** Start The data **
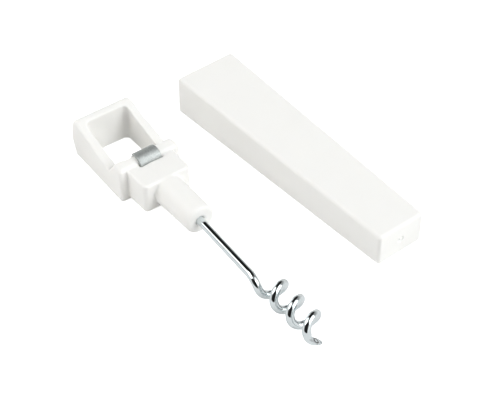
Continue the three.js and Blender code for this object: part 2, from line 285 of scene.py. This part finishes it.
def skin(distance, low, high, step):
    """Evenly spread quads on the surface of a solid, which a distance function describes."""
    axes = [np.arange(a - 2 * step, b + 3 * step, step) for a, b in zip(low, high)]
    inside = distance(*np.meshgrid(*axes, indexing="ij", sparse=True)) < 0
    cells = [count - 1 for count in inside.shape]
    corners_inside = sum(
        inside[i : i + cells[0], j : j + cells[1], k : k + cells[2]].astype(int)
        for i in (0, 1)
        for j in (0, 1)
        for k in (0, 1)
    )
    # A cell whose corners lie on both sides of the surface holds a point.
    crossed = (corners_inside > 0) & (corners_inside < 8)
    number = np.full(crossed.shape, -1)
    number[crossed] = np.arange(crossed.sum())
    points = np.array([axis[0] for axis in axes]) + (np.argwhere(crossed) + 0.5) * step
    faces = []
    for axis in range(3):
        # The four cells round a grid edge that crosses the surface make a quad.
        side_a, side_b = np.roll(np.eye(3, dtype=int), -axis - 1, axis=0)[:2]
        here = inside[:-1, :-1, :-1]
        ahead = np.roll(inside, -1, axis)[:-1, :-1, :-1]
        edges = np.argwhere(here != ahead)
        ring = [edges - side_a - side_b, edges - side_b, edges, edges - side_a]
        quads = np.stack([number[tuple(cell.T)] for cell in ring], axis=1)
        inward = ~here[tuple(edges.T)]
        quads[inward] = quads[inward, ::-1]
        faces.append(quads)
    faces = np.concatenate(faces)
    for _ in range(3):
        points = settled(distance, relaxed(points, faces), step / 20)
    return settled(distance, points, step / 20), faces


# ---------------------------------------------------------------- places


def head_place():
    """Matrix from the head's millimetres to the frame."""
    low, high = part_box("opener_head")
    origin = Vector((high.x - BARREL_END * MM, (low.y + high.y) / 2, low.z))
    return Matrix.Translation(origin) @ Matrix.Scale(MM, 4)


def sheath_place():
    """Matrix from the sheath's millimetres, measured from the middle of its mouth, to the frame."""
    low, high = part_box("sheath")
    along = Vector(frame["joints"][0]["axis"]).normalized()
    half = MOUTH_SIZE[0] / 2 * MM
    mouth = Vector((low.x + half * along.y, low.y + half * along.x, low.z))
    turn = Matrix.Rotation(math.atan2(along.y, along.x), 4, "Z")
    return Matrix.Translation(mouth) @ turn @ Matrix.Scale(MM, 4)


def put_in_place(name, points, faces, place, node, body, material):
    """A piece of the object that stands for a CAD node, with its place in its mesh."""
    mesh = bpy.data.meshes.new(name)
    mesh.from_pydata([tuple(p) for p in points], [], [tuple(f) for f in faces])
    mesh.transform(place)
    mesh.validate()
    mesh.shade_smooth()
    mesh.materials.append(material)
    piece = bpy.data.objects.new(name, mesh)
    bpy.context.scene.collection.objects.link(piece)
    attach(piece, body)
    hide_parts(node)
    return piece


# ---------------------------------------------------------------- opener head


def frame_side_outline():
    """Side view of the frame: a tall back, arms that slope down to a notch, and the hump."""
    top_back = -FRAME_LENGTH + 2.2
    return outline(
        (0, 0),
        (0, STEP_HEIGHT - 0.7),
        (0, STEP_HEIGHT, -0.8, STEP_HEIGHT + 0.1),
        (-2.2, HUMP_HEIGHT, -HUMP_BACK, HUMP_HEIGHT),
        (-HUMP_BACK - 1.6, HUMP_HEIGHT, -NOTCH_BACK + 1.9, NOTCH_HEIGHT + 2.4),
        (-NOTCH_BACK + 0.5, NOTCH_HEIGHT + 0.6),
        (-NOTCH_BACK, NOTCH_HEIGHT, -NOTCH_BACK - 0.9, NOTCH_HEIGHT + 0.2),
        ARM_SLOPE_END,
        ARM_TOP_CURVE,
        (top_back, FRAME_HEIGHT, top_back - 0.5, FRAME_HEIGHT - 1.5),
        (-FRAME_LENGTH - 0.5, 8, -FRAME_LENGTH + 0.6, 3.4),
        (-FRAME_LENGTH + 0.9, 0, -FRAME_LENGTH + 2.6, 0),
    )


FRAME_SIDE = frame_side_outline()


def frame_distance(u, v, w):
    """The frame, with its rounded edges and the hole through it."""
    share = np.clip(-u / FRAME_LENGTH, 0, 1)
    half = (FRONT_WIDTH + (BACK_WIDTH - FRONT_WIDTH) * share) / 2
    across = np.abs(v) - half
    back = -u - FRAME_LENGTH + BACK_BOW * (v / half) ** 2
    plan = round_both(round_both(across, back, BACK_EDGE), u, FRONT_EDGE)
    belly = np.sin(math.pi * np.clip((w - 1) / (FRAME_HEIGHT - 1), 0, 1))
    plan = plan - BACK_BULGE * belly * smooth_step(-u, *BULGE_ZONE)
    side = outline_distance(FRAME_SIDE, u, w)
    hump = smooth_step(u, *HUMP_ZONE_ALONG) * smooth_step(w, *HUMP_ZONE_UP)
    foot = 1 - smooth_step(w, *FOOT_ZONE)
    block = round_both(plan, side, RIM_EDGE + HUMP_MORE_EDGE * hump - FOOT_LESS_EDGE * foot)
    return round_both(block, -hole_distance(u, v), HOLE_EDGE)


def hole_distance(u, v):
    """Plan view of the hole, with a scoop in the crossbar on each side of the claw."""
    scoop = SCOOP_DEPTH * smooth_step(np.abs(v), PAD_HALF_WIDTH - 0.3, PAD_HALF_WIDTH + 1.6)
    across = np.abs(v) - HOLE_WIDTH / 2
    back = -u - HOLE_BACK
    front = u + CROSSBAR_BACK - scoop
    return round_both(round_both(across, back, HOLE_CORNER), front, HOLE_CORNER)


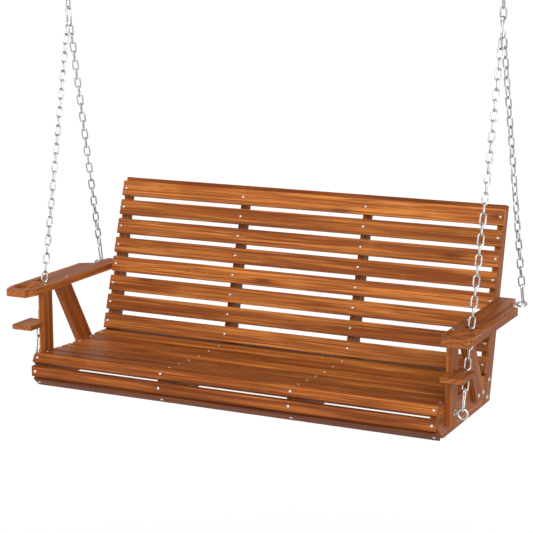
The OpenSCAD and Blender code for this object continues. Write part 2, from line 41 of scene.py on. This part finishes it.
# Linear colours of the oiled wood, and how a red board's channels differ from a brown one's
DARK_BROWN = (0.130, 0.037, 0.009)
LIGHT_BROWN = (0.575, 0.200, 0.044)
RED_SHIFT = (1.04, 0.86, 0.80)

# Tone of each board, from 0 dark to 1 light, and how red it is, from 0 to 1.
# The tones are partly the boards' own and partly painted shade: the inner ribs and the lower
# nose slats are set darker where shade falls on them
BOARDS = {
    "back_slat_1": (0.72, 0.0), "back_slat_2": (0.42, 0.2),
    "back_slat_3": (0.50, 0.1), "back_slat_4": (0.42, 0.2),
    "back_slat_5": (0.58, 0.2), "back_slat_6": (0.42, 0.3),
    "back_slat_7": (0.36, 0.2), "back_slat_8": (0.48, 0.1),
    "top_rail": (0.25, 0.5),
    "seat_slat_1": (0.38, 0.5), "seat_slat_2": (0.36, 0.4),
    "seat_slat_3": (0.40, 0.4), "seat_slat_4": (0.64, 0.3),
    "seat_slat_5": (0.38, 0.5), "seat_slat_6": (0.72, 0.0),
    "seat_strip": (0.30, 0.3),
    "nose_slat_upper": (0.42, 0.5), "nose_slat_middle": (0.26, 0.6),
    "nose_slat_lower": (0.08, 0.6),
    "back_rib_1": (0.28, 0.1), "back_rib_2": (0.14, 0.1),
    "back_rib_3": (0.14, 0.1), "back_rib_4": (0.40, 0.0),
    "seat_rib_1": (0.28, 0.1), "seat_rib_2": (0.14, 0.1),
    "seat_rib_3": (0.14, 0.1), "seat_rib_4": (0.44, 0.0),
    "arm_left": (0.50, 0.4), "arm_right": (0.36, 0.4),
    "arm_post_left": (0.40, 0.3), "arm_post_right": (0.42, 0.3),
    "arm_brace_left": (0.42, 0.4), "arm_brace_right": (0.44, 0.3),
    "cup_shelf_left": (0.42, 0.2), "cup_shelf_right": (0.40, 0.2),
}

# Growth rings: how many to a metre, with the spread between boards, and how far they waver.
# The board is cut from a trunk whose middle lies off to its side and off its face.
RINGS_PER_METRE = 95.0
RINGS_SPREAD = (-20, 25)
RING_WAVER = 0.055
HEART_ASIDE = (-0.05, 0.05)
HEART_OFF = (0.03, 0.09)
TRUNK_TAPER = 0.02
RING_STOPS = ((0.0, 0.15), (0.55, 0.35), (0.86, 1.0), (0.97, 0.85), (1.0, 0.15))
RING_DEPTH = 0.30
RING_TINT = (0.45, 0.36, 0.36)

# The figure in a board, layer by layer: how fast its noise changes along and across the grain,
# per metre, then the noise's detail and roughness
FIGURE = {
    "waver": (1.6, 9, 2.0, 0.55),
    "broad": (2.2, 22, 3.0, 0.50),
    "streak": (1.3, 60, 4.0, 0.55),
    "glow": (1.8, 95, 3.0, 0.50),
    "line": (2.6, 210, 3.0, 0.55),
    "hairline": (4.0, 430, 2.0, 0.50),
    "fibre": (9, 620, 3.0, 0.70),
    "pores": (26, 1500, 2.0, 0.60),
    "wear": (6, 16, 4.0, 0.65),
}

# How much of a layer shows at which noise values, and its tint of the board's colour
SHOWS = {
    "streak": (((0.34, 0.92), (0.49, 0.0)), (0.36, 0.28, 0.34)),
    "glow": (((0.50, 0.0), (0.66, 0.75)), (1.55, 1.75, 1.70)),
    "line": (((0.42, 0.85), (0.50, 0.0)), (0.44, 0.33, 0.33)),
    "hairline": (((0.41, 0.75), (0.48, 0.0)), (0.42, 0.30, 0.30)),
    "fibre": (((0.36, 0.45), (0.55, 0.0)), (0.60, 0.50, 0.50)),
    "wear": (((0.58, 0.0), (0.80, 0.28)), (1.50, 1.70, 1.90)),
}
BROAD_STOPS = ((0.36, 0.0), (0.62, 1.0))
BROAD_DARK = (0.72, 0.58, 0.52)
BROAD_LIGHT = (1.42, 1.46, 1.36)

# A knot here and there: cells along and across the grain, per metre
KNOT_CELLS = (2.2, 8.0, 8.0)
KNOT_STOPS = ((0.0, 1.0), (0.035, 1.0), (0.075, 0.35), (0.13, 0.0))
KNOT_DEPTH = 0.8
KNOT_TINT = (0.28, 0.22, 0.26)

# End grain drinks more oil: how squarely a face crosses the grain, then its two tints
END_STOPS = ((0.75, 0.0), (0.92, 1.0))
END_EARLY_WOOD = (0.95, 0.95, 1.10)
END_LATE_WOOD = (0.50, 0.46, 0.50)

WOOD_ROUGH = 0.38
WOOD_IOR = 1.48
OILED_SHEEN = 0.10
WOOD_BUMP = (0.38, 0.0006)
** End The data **
Exercise directions: Please write out exactly the lines from the start of the data through the line that contains "return Matrix.Translation(origin) @", both ends included, and nothing else.

Written answer:
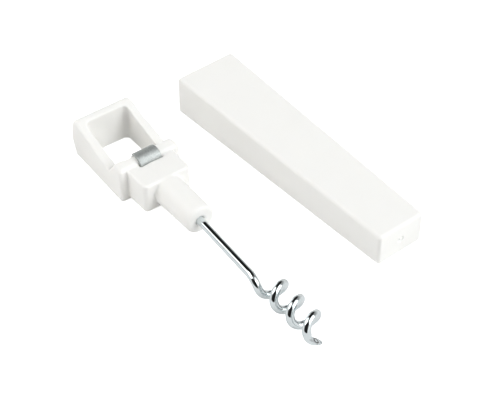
Continue the three.js and Blender code for this object: part 2, from line 285 of scene.py. This part finishes it.
def skin(distance, low, high, step):
    """Evenly spread quads on the surface of a solid, which a distance function describes."""
    axes = [np.arange(a - 2 * step, b + 3 * step, step) for a, b in zip(low, high)]
    inside = distance(*np.meshgrid(*axes, indexing="ij", sparse=True)) < 0
    cells = [count - 1 for count in inside.shape]
    corners_inside = sum(
        inside[i : i + cells[0], j : j + cells[1], k : k + cells[2]].astype(int)
        for i in (0, 1)
        for j in (0, 1)
        for k in (0, 1)
    )
    # A cell whose corners lie on both sides of the surface holds a point.
    crossed = (corners_inside > 0) & (corners_inside < 8)
    number = np.full(crossed.shape, -1)
    number[crossed] = np.arange(crossed.sum())
    points = np.array([axis[0] for axis in axes]) + (np.argwhere(crossed) + 0.5) * step
    faces = []
    for axis in range(3):
        # The four cells round a grid edge that crosses the surface make a quad.
        side_a, side_b = np.roll(np.eye(3, dtype=int), -axis - 1, axis=0)[:2]
        here = inside[:-1, :-1, :-1]
        ahead = np.roll(inside, -1, axis)[:-1, :-1, :-1]
        edges = np.argwhere(here != ahead)
        ring = [edges - side_a - side_b, edges - side_b, edges, edges - side_a]
        quads = np.stack([number[tuple(cell.T)] for cell in ring], axis=1)
        inward = ~here[tuple(edges.T)]
        quads[inward] = quads[inward, ::-1]
        faces.append(quads)
    faces = np.concatenate(faces)
    for _ in range(3):
        points = settled(distance, relaxed(points, faces), step / 20)
    return settled(distance, points, step / 20), faces


# ---------------------------------------------------------------- places


def head_place():
    """Matrix from the head's millimetres to the frame."""
    low, high = part_box("opener_head")
    origin = Vector((high.x - BARREL_END * MM, (low.y + high.y) / 2, low.z))
    return Matrix.Translation(origin) @ Matrix.Scale(MM, 4)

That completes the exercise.